Perhaps no one has done more to ensure the economic, educational, and cultural vitality of Hawaiʻi than the late U.S. Senator Daniel Inouye. A decorated war hero of the famed 442nd Battalion in World War II, he returned to graduate from the University of Hawaiʻi in 1950. In 1959, he became Hawaiʻi’s first congressman and served in the U.S. Senate until he passed away in 2012.
Senator Inouye’s accomplishments are innumerous and unprecedented. As the first Japanese American elected in the House and Senate, Inouye fought for integrity and openness in the government, famously at Watergate, and many times afterwards. He labored to make democracy work and this Chair honors that legacy.
Likewise, Margaret Awamura Inouye’s life is representative of her enduring commitment to education. Maggie Inouye received a degree in education at the University of Hawai‘i, then a Master of Arts degree at Columbia University before meeting and marrying her husband. In 1964, they had son, Ken Inouye. She financially supported her husband through his educational career, working as an instructor at the University of Hawai‘i Laboratory School, and tirelessly campaigned by his side during his political career. She was a central feature in Senator Inouye’s success and within the community of Hawai‘i before her passing in 2006.

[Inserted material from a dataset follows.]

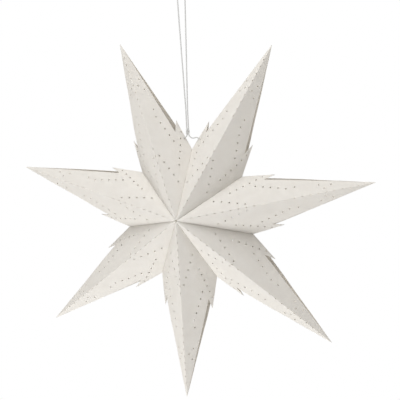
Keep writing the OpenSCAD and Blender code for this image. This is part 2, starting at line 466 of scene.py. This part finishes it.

Until the establishment of this program, Senator Inouye had resisted other attempts on the use of his name in permanent tribute. However, as alumni and long-time supporters—and in Maggie Inouye’s case, a former speech and linguistics instructor—of the University of Hawai‘i, they felt that their contributions would be best reflected by an endowed chair. He said of the chair: “Maybe I’m old and sensitive, but I hate to have people suggest that I work hard for a certain project because I wanted my name emblazoned on a wall. In this case, you won’t see my name put on some plaque. It will be administered by the university.” Today, there is no plaque on a wall. Instead the University of Hawai‘i, its students, and the community at large have benefitted from the invaluable experiences that the Chair in Democratic Ideals has created by bringing in leading scholars, artists, and other public figures to share their work and knowledge.
In the coming years, the soon-to-be-established Daniel K. Inouye Center for Democratic Leadership—an exciting initiative being led by the university, community leaders, and by the senator’s family and closest associates—will ensure that this chair dedicated to democratic ideals has an even greater profile and impact.